13. As per school leaving certificate of the deceased Rahul, he was born on 01.06.1976. the accident took place on 29.10.2011. that time, he was aged 35 years.

14. The claimant No. 1 - Rekha has led her evidence at Exh. 23. She has stated that, she was widow of deceased Rahul. She had begotten three children claimants No. 2, 3 and 4 out of the wedlock with the deceased.

15. CW1-Rekha has deposed that, her husband was doing business of labour supply for Saree cutting. she has filed three income tax returns.

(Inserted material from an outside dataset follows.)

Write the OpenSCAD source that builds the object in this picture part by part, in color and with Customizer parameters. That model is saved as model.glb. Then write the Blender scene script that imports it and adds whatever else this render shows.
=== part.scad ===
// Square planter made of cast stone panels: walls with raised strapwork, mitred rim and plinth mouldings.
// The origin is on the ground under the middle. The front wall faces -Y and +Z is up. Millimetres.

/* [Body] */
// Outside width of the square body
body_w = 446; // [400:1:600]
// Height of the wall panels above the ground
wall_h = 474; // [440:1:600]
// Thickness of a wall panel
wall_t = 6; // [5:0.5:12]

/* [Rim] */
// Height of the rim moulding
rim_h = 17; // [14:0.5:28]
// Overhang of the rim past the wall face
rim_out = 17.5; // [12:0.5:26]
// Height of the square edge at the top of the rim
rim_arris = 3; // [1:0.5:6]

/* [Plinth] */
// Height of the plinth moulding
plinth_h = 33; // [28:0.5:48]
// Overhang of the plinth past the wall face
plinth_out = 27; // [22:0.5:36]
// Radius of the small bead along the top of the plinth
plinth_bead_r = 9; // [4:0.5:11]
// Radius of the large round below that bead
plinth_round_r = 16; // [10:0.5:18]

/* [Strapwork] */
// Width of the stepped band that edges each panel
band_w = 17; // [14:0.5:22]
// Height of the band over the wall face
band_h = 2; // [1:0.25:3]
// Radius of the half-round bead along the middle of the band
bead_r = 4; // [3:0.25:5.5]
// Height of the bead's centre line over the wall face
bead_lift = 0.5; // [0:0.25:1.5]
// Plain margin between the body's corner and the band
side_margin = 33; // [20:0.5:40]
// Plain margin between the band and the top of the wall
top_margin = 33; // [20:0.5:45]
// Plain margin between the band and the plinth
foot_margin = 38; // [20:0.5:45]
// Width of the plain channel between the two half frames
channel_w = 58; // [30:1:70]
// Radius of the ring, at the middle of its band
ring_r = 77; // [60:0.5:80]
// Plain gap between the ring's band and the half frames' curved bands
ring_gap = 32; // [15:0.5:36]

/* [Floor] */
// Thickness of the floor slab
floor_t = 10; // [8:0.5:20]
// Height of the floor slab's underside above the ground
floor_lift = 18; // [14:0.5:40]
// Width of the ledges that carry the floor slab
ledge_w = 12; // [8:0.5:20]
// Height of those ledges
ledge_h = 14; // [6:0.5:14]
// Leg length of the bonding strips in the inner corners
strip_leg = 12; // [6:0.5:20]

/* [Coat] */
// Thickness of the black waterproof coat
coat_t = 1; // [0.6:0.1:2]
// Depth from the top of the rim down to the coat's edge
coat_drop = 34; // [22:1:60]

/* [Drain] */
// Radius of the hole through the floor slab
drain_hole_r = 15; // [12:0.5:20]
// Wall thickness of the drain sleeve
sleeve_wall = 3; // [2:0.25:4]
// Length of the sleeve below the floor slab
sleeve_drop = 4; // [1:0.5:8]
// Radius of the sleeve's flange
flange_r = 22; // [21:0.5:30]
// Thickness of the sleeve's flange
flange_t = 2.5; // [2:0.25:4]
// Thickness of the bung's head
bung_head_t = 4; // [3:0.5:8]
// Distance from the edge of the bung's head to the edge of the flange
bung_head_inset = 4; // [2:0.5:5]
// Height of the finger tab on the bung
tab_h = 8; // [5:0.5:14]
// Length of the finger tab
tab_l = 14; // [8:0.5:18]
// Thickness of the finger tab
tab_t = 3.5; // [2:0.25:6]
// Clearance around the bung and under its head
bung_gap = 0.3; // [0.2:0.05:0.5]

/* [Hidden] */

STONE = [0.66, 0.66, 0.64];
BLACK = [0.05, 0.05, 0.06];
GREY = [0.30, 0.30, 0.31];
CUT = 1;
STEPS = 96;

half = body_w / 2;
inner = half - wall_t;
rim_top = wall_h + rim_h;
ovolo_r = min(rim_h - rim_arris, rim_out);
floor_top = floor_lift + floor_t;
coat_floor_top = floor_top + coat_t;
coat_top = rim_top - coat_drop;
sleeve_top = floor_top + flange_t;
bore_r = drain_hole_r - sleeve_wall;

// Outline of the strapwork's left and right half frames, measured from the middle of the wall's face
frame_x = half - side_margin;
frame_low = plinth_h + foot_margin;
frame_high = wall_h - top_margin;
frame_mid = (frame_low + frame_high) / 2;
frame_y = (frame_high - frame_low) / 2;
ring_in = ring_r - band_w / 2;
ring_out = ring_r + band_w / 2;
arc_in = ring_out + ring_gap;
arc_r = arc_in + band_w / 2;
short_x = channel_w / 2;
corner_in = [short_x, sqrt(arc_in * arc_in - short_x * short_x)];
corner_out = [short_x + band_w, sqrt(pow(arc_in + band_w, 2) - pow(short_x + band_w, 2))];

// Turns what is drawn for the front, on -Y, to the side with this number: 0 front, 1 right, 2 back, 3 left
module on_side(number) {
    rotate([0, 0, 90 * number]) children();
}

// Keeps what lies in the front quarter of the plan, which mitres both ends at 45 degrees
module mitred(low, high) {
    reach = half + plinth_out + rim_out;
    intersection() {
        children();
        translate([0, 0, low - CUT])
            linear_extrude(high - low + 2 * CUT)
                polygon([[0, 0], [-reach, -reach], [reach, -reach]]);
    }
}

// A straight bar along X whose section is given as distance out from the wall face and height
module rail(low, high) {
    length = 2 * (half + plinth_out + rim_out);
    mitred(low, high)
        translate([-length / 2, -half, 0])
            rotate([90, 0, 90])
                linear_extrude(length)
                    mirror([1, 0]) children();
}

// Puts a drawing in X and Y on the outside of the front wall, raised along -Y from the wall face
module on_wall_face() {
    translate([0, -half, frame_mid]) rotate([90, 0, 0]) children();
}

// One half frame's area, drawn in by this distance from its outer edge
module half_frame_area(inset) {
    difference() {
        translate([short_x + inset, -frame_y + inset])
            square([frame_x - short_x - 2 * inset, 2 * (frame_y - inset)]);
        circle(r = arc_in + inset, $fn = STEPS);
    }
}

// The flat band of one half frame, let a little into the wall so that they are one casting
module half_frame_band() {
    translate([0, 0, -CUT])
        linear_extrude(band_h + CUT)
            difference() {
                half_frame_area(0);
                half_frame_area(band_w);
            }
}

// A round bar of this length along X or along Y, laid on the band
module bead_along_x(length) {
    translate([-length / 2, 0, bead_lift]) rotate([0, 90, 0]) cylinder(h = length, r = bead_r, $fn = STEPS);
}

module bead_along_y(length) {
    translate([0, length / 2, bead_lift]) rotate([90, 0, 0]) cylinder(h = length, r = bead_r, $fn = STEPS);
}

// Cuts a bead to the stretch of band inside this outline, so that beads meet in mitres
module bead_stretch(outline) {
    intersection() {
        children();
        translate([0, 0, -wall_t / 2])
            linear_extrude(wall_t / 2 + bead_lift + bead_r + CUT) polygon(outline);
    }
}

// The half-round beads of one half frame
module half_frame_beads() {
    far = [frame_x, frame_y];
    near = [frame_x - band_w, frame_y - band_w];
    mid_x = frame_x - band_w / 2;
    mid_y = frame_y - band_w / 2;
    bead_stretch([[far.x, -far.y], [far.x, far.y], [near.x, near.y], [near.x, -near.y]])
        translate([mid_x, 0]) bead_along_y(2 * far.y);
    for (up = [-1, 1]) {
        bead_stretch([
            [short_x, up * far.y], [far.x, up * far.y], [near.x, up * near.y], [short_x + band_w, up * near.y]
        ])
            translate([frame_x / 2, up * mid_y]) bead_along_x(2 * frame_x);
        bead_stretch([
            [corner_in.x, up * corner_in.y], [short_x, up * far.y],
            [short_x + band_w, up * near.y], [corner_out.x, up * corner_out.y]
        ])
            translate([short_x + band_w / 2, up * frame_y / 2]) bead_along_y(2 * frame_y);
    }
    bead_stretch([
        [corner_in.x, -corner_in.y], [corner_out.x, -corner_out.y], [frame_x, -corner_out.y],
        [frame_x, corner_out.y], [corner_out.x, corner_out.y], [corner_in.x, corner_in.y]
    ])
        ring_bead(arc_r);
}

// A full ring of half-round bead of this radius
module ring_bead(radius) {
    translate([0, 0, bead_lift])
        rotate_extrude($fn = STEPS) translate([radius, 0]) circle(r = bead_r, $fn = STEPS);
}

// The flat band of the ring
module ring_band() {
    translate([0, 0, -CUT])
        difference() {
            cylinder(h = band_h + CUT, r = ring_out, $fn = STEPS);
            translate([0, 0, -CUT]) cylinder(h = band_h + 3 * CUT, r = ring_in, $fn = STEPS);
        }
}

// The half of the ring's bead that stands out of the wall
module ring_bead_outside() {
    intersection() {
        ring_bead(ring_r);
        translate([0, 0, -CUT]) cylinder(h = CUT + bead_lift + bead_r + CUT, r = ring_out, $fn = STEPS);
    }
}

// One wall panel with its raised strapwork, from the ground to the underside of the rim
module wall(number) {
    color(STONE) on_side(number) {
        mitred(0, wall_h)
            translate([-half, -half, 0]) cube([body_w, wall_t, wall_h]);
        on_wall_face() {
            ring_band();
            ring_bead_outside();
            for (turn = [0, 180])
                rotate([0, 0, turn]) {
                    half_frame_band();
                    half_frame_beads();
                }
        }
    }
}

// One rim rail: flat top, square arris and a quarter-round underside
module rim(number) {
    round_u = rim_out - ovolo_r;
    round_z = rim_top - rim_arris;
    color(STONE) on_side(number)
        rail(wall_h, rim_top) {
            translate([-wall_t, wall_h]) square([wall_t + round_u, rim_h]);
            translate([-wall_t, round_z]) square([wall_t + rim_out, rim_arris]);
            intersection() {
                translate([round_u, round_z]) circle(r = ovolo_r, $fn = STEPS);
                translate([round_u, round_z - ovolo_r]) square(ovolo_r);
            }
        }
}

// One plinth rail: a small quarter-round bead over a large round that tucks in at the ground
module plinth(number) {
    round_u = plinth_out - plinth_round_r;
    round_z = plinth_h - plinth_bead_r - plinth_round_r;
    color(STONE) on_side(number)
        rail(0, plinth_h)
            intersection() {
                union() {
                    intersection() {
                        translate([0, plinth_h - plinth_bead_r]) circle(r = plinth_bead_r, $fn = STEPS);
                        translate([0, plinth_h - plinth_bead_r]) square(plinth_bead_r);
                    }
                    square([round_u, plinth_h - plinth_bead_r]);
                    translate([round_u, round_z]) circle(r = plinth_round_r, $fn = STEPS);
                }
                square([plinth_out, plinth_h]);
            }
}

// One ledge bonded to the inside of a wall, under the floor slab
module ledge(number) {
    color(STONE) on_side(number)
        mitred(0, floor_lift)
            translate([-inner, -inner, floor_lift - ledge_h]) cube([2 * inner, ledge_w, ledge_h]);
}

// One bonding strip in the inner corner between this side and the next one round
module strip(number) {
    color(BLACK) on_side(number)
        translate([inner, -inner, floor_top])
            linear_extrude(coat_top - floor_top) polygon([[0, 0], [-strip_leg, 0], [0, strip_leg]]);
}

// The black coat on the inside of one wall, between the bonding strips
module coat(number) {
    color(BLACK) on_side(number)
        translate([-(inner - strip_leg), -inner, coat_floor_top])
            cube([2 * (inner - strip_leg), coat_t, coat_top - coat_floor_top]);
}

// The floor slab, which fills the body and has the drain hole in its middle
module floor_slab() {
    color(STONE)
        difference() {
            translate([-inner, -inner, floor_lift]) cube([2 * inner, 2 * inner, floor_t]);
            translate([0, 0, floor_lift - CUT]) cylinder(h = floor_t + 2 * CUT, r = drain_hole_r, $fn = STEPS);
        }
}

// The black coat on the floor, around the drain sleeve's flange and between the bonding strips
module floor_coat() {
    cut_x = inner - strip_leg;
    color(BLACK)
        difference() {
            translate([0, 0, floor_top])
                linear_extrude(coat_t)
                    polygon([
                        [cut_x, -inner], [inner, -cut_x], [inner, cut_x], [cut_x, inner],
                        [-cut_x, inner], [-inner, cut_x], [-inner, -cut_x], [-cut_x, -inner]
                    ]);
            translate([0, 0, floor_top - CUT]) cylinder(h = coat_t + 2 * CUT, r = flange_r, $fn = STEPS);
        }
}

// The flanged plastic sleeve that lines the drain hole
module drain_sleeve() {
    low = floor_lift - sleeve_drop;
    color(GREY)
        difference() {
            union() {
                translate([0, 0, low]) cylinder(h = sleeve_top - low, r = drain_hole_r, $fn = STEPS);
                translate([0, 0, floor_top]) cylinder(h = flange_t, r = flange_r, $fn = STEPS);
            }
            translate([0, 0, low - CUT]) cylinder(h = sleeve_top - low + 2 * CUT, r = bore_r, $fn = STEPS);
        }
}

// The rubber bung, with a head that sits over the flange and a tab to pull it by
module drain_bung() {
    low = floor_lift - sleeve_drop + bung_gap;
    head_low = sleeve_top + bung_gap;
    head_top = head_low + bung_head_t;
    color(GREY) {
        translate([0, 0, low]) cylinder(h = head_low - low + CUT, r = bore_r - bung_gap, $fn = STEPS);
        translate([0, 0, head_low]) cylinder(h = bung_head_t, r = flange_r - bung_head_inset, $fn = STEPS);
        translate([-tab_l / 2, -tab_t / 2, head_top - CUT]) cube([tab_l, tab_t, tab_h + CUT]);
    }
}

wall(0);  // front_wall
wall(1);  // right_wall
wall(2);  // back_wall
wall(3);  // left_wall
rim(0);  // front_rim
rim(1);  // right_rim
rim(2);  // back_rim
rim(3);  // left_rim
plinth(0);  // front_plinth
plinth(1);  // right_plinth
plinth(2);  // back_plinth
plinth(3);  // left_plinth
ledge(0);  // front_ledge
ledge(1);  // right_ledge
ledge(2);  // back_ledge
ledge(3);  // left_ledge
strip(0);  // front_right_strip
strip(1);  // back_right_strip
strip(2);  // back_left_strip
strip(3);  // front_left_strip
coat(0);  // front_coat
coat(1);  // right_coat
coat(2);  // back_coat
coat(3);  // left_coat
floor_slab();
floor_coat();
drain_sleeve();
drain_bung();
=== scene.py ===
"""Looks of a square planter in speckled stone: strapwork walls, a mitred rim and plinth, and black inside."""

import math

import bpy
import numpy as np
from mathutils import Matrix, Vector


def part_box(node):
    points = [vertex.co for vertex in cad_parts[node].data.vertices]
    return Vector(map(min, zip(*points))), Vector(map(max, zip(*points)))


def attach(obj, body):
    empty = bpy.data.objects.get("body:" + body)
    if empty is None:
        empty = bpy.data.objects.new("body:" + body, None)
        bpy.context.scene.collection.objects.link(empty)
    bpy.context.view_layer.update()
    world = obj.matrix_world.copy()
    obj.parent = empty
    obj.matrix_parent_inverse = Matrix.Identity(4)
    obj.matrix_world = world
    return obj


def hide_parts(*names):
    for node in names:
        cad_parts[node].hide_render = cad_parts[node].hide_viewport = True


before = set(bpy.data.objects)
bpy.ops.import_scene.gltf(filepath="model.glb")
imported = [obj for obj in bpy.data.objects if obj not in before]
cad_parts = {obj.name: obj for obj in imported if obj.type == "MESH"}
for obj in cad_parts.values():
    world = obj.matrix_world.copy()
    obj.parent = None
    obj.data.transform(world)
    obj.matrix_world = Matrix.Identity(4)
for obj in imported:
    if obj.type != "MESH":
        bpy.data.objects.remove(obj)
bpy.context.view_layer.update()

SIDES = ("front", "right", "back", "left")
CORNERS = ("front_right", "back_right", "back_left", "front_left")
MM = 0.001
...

16. The income tax returns are accompanied with profit and loss statements, TDS statements, Form No. 26 etc. There is nothing suspicious and no dispute is raised about the income shown herein. The ld. trial Judge has held that the deceased was having income of Rs. 1,54,852/-. As held in Manasvi Jain v. Delhi Transport Corporation reported in MANU/SC/0355/2014 : 2014 AIR SCW 2606, he ought to have deducted income tax & professional tax from the income. Taking into consideration this, I assume yearly income of the deceased at Rs. 1,50,000/-. Since he was aged 35 years, the trial Judge awarded 50% increase on account of future prospects. He is a self-employed person. As per Pranay Sethi's case (supra), it should be 40% and not 50% for the persons below 40 years. Thus, by adding 40% = Rs. 60,000/-, the income of the deceased would be Rs. 2,10,000/-. On account of assumed enhancement of income, I further deduct Rs. 5,000/- towards enhancement of income tax. Therefore, income would be Rs. 2,05,000/-. Since there are four dependants, personal deduction would be 1/4th. After deducting 1/4th amount, the loss of income would be Rs. 1,53,750/-, the multiplier would be 16, that will raise to Rs. 24,60,000/-.

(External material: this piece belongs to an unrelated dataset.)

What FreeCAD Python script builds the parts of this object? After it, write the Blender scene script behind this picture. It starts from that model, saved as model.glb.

17. The learned trial Judge has awarded Rs. 1,00,000/- for loss of consortium, Rs. 1,00,000/- for love and affection, Rs. 25,000/- for loss of estate and Rs. 25,000/- for funeral expenses. As per Pranay Sethi's case (supra), the compensation should be Rs. 40,000/- for loss of consortium, Rs. 15,000/- for loss of estate, and Rs. 15,000/- for funeral, total Rs. 70,000/-. Therefore, the compensation payable would be Rs. 25,30,000/-. The learned trial Judge has awarded Rs. 27,28,000/-, which is on higher side. Hence, it needs to be modified. Thus, point no. 2 is answered in the affirmative and compensation is reduced to Rs. 25,30,000/- inclusive of NFL with interest at the rate of 7.5% p.a. Hence, I am inclined to allow the appeal partly and pass the following order.


(i) The appeal is partly allowed.

(ii) The judgment and decree of the trial Court is hereby set aside and modified as follows:

"Original respondents No. 1 to 5 & 7 to 8 do jointly and severally pay to the claimants sum of Rs. 25,30,000/- along with interest at the rate of 7.5% p.a. The apportionment of liability of respondents No. 1 to 3 at 50% and respondents No. 4 and 5 at 50% is maintained and in case the claimants execute the decree against any of the respondents No. 1 to 3, or respondents No. 4 and 5, the person satisfying the decree will be entitled to recover from the owner and insurer of the other vehicle 50% of the amount in the same execution proceedings. The respondents shall pay proportionate costs to the claimants."

(iii) Decree shall be drawn accordingly.